Scott Ritter, the former Chief UN Weapons Inspector said it nicely in a recent interview ...
http://www.youtube.com/watch?v=O125hGt9qt4
al-Qaida cannot be a threat to the US because our news
people tell me every day that the Army/Marines have killed
or captured some leader of al-Qaida. Bush says we are
making progress in Iraq. I figure by September we will
have tour buses showing visitors the sights of downtown
Bagdad. Give the surge a chance folks, it's working....in
Bush's dreams.
Six years later, billions of dollars and thousands of US troops gone....looks like the war on terror has the same result as the war on drugs. Heck of a job W, MISSION ACCOMPLISHED. Bring troops home now.
Al-Qaida has never been any more of a threat than one of our own militias. They caried out the WTC attack just as a domestic militia blew up a building in Oklahoma City. Neither is a justification to expand the military, declare war, or suspend civil liberties. Both are a justification for better police work and nothing more and the repeated scare tactics of the embedded NSA media are felling on deaf ears.

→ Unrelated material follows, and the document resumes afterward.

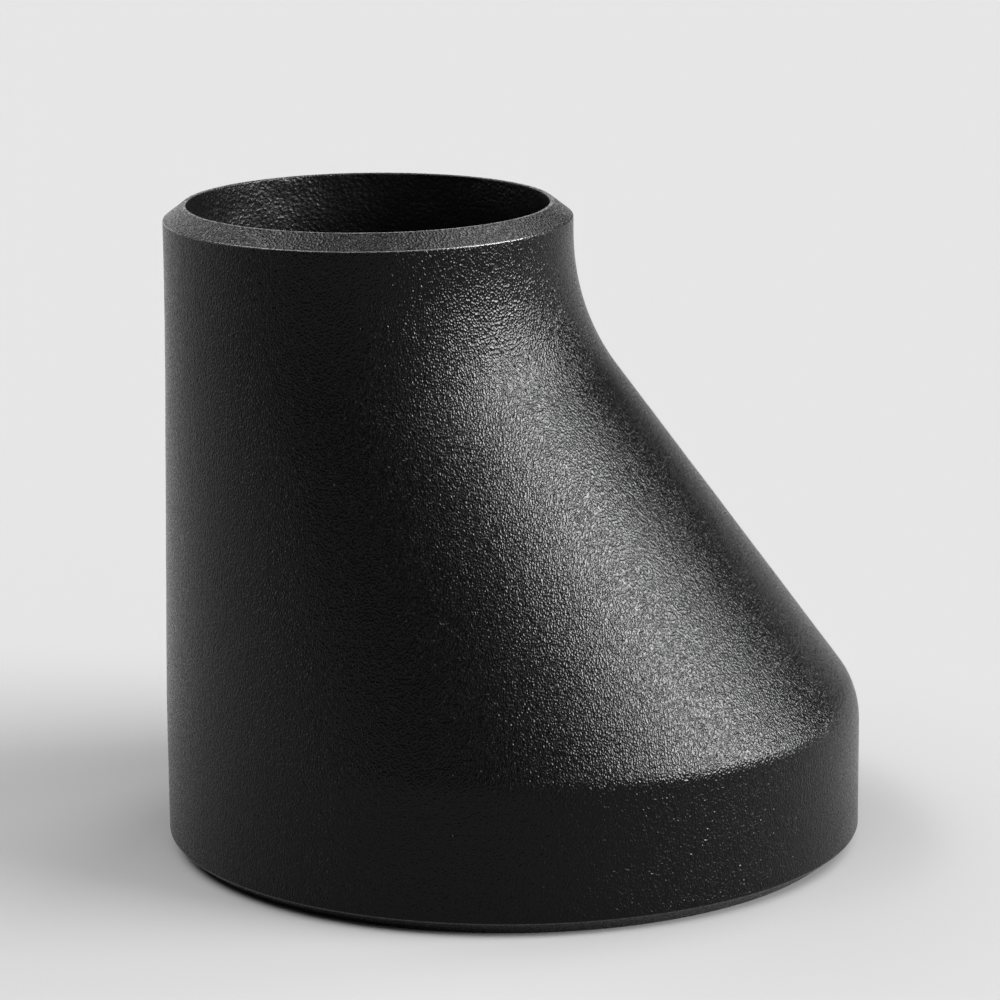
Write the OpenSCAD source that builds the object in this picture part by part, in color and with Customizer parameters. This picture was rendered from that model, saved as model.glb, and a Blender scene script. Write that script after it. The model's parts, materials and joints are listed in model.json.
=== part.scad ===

The threat posed by radical groups pales in comparison to the terrorism and overwhelming destructiveness of a militarized government, especially the one with more weaponry than the rest of the planet combined. Bin Laden is a joke, Cheney and Bush are monsters.
conscience........I was totally against this war from the beginning and am familiar with PFNAC etc. The worst may be yet to come from the anarchic situation created by the US. I can easily believe in all kinds of skullduggery indulged in by government. BUT you provide absolutely no backing for your assertion which seems to be that the White House cooked up the 9/11 attacks. Yes in know they were Saudis and of the oil connection, but........care to give any reasoned argument in favour of your assertion?
Cowboys need Indians (all apologies to genuine Indigenous persons in this offered analogy).
Bush's regime can not survive without fearmongering. Al Qaeda is the backbone of fearmongering. It has replaced communism. Ben Laden is The BOGEYMAN.He is a latter day Viet Cong. AlQaeda and Ben Laden will be around for a long time until replaced with another bogeyman of a different type. Heil Bushler
Jay Bookman, when in the hell are you gonna figure out the real is asitting in the White House, the biggest whore house anywhere and owned outright by neo cons.
Jaded is correct. Jay has been sold a bill of goods.
Al-Qaeda is small and disorganized, with some estimates in the HUNDREDS of members internationally. There are likely not enough Al-Qaeda members to fill a decent high school cafeteria.
Based on this fact, Al-Qaeda is not a threat to our way of life. As Jodie points out, a proper analogy is Timothy McVie and his ilk. If Al-Qaeda aims to destroy our way of life, they belong as a punchline on late night talk shows -- and not as justification for spending $500 billion on war when we have so many needs at home.
Then, it has been reported by CNN that Al-Qaeda is completely decentralized -- to the point of being more of a movement for isolated local groups and not an integrated organization. The pattern is, it seems, like this: a group of radicalized Islamic kids decide to start plotting how to redress their grievances with the West. As part of the process, they look to Osama Bin Laden for spiritual guidance, get a tape. But, they have no operational link to an integrated international terrorist network.
I'm afraid this guy Jay has fallen right into the Cheney trap, getting his blood up to refocus on Al-Qaeda and perceiving the threat absolutely out of sorts with reality. Thus, escalating violence, with all the related financial benefits to the ownership of the war apparatus, has an emotional environment in which to thrive.